Dataset section
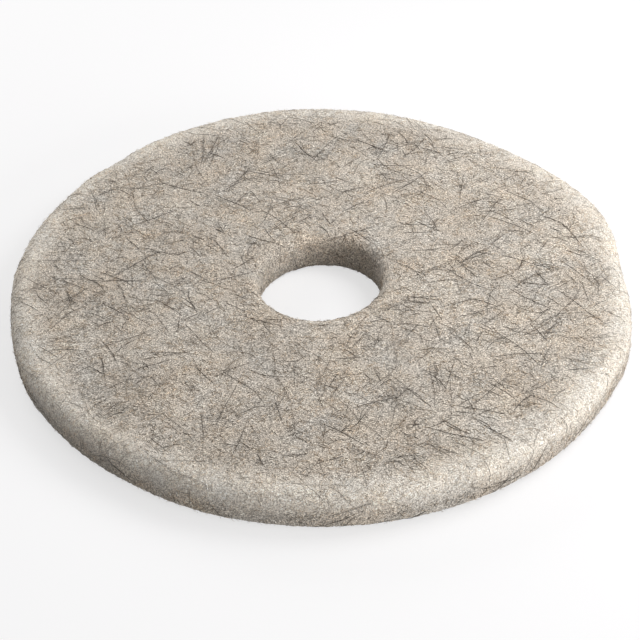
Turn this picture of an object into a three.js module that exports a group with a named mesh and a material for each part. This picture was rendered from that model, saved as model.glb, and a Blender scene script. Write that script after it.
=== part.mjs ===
// A floor polishing pad: one springy disc of nonwoven fibre with a hole through its centre.
// A floor machine's pad driver grips either face and spins the pad on the other one, and the
// driver's centre lock reaches down into the hole.
// The pad lies flat, +Z up. The origin is on the hole's axis, in the face that rests on the floor.

import * as THREE from "three";

// Driving dimensions, in millimetres.
const padDiameter = 406.4; // a 16 inch pad
const padThickness = 25.4; // 1 inch of loft
const holeDiameter = 82.6; // the 3 1/4 inch centre hole

// The cutting die drags the web down as it enters, so the edges of the upper face roll over
// further than those of the lower face. "across" is measured along the face, "deep" down the wall.
const rimRollTop = { across: 10, deep: 7.5 };
const rimRollBottom = { across: 6, deep: 5 };
const lipRollTop = { across: 6.5, deep: 5.5 };
const lipRollBottom = { across: 4, deep: 3.5 };

// Between its two rolls each cut wall springs back and swells.
const rimSwell = 0.8;
const holeSwell = 0.6;

// The rim isn't a true circle. Each lobe is centred on an azimuth in degrees, measured from +X
// towards +Y, and fades out over its half width. "reach" moves the rim outwards (or inwards, if
// negative) and "sag" lowers the top of its roll, both in millimetres.
const rimLobes = [
  { azimuth: 4, halfWidth: 10, reach: -4.4, sag: 1.0 },
  { azimuth: 20, halfWidth: 17, reach: 4.4, sag: -0.3 },
  { azimuth: 54, halfWidth: 16, reach: -1.8, sag: 0.6 },
  { azimuth: 98, halfWidth: 21, reach: 2.2, sag: 0 },
  { azimuth: 137, halfWidth: 5, reach: -1.8, sag: 0.9 },
  { azimuth: 153, halfWidth: 9, reach: -1.2, sag: 0.3 },
  { azimuth: 188, halfWidth: 6, reach: -0.8, sag: 0.2 },
  { azimuth: 208, halfWidth: 7, reach: 1.1, sag: 0.5 },
  { azimuth: 236, halfWidth: 8, reach: -1.1, sag: 1.4 },
  { azimuth: 286, halfWidth: 18, reach: 0, sag: -0.5 },
  { azimuth: 340, halfWidth: 6, reach: 1.7, sag: -0.3 },
];

// The hole is pulled a little longer along one line through its centre.
const holeStretch = { azimuth: 232, reach: 1.2 };

// Facets.
const facetsRound = 120;
const facetsPerBend = 4; // a roll gets twice this many

const webColour = "#b5a898";

const padRadius = padDiameter / 2;
const holeRadius = holeDiameter / 2;
const faceInnerRadius = holeRadius + lipRollTop.across; // the flat of the upper face starts here
const faceOuterRadius = padRadius - rimRollTop.across; // and ends here

// The section of the ring to the right of the axis: x is the radius and y the height. It runs up
// the rim, in over the upper face, down the hole and out under the lower face.
function padSection() {
  const section = new THREE.Path();
  const rollOver = (roll, cornerX, cornerY, outwards, upwards, from, to) => {
    const centreX = cornerX - outwards * roll.across;
    const centreY = cornerY - upwards * roll.deep;
    section.absellipse(centreX, centreY, roll.across, roll.deep, from, to, false);
  };
  const middle = padThickness / 2;
  const quarter = Math.PI / 2;

  section.moveTo(padRadius, rimRollBottom.deep);
  section.quadraticCurveTo(padRadius + rimSwell, middle, padRadius, padThickness - rimRollTop.deep);
  rollOver(rimRollTop, padRadius, padThickness, 1, 1, 0, quarter);
  section.lineTo(faceInnerRadius, padThickness);
  rollOver(lipRollTop, holeRadius, padThickness, -1, 1, quarter, 2 * quarter);
  section.quadraticCurveTo(holeRadius - holeSwell, middle, holeRadius, lipRollBottom.deep);
  rollOver(lipRollBottom, holeRadius, 0, -1, -1, 2 * quarter, 3 * quarter);
  section.lineTo(padRadius - rimRollBottom.across, 0);
  rollOver(rimRollBottom, padRadius, 0, 1, -1, 3 * quarter, 4 * quarter);
  return section.getPoints(facetsPerBend);
}

// The sum of the lobes' "reach" or "sag" at an azimuth in degrees.
function rimUnevenness(azimuth, kind) {
  return rimLobes.reduce((sum, lobe) => {
    const turn = THREE.MathUtils.euclideanModulo(azimuth - lobe.azimuth + 180, 360) - 180;
    return sum + lobe[kind] * Math.exp(-((turn / lobe.halfWidth) ** 2));
  }, 0);
}

function holeUnevenness(azimuth) {
  const turn = THREE.MathUtils.degToRad(azimuth - holeStretch.azimuth);
  return holeStretch.reach * Math.cos(2 * turn);
}

// Pushes the true ring's vertices to the uneven rim and hole of a soft web. The two faces only
// slide in their own planes, so both stay flat.
function makeUneven(geometry) {
  const vertices = geometry.getAttribute("position");
  for (let i = 0; i < vertices.count; i++) {
    const x = vertices.getX(i);
    const y = vertices.getY(i);
    const z = vertices.getZ(i);
    const radius = Math.hypot(x, y);
    const azimuth = THREE.MathUtils.radToDeg(Math.atan2(y, x));

    const nearRim = THREE.MathUtils.smoothstep(radius, faceInnerRadius, faceOuterRadius);
    const onRoll = THREE.MathUtils.smoothstep(radius, faceOuterRadius, padRadius);
    const height = z / padThickness;
    const rimReach = nearRim * rimUnevenness(azimuth, "reach");
    const holeReach = (1 - nearRim) * holeUnevenness(azimuth);
    const sag = onRoll * height * rimUnevenness(azimuth, "sag");

    const stretch = (radius + rimReach + holeReach) / radius;
    vertices.setXYZ(i, x * stretch, y * stretch, z - sag);
  }
  return geometry;
}

function padDisc() {
  const ring = new THREE.LatheGeometry(padSection(), facetsRound);
  ring.rotateX(Math.PI / 2);
  makeUneven(ring);
  ring.computeVertexNormals();
  const web = new THREE.MeshStandardMaterial({
    color: webColour,
    roughness: 0.95,
    metalness: 0,
  });
  const disc = new THREE.Mesh(ring, web);
  disc.name = "pad_disc";
  return disc;
}

const floorPad = new THREE.Group();
floorPad.name = "floor_polishing_pad";
floorPad.add(padDisc());

export default floorPad;
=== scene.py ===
# %% [markdown]
# A floor polishing pad is one thick disc of springy fibre. Hair and polyester fibres are blown into
# a loose mat, bonded with a little resin, and a round die cuts the pad and its centre hole out of it.
# There is no cover, backing or seam, so all that the eye gets is fibre: a pale tangle, dark hairs
# lying across it, and soft edges that the die has rolled over.
#
# A smooth disc with a fibre pattern on it could stand for that from far away. Its rim would be a
# clean line, though, and a loose mat has none. So this pad gets a body for its shape, a finish that
# draws the depth of the mat, and real fibres on top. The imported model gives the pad's place and
# size, and everything below is laid on that frame, in metres.

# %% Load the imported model
import math

import bpy
from mathutils import Matrix, Vector


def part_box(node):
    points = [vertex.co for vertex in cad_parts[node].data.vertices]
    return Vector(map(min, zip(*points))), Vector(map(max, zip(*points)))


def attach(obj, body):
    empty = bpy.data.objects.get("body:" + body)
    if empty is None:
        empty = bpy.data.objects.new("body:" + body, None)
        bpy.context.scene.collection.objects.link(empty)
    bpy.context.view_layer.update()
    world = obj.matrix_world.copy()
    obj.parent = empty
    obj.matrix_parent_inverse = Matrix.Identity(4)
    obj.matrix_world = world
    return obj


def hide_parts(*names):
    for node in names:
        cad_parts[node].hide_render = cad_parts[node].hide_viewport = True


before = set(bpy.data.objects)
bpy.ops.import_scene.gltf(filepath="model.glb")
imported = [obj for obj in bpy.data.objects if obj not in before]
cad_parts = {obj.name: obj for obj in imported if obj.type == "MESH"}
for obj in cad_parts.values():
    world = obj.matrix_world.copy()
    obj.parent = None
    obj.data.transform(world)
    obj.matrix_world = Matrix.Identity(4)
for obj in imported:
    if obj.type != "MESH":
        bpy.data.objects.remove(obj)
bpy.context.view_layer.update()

mm = 0.001
pad_low, pad_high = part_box("pad_disc")
print("the pad's box in mm:", [round(size / mm) for size in pad_high - pad_low])

# %% [markdown]
# The pad is cut to standard sizes. Its width could be measured off the model's box, as its thickness
# is, but the rim isn't a true circle, and the box would give the size of its bulges. So the true
# radius is written out, and that of the hole, which the box doesn't show. With them go the soft
# rolls that the die leaves at each edge, and the lobes by which the rim strays from a circle,
# because an uneven edge is what tells a die-cut mat from a turned disc.

# %% The pad's sizes
pad_thickness = pad_high.z - pad_low.z
pad_radius = 203.2 * mm
hole_radius = 41.3 * mm

# Each roll is (across the face, down the wall).
rim_roll_top = (10 * mm, 7.5 * mm)
rim_roll_bottom = (6 * mm, 5 * mm)
lip_roll_top = (6.5 * mm, 5.5 * mm)
lip_roll_bottom = (4 * mm, 3.5 * mm)

face_inner_radius = hole_radius + lip_roll_top[0]
face_outer_radius = pad_radius - rim_roll_top[0]
face_width = face_outer_radius - face_inner_radius
print("the flat of the upper face is", round(face_width / mm), "mm wide")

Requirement
Repeat the material word for word from its opening line up to and including the line containing "4, deep: 3.5".

Task answer
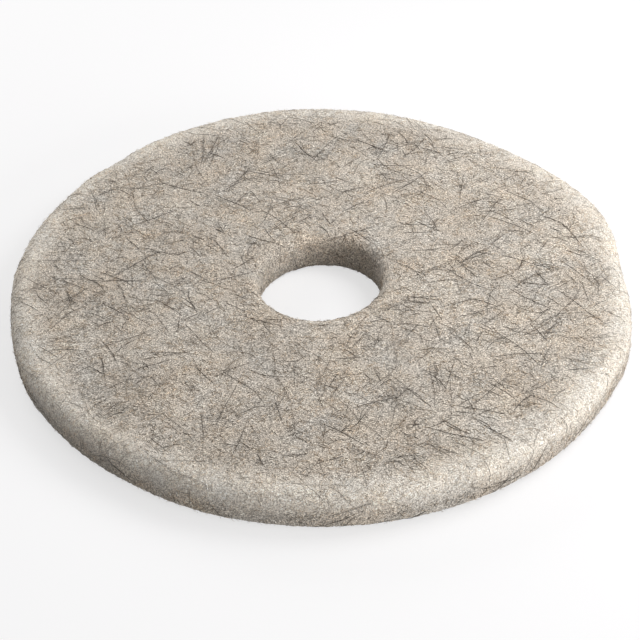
Turn this picture of an object into a three.js module that exports a group with a named mesh and a material for each part. This picture was rendered from that model, saved as model.glb, and a Blender scene script. Write that script after it.
=== part.mjs ===
// A floor polishing pad: one springy disc of nonwoven fibre with a hole through its centre.
// A floor machine's pad driver grips either face and spins the pad on the other one, and the
// driver's centre lock reaches down into the hole.
// The pad lies flat, +Z up. The origin is on the hole's axis, in the face that rests on the floor.

import * as THREE from "three";

// Driving dimensions, in millimetres.
const padDiameter = 406.4; // a 16 inch pad
const padThickness = 25.4; // 1 inch of loft
const holeDiameter = 82.6; // the 3 1/4 inch centre hole

// The cutting die drags the web down as it enters, so the edges of the upper face roll over
// further than those of the lower face. "across" is measured along the face, "deep" down the wall.
const rimRollTop = { across: 10, deep: 7.5 };
const rimRollBottom = { across: 6, deep: 5 };
const lipRollTop = { across: 6.5, deep: 5.5 };
const lipRollBottom = { across: 4, deep: 3.5 };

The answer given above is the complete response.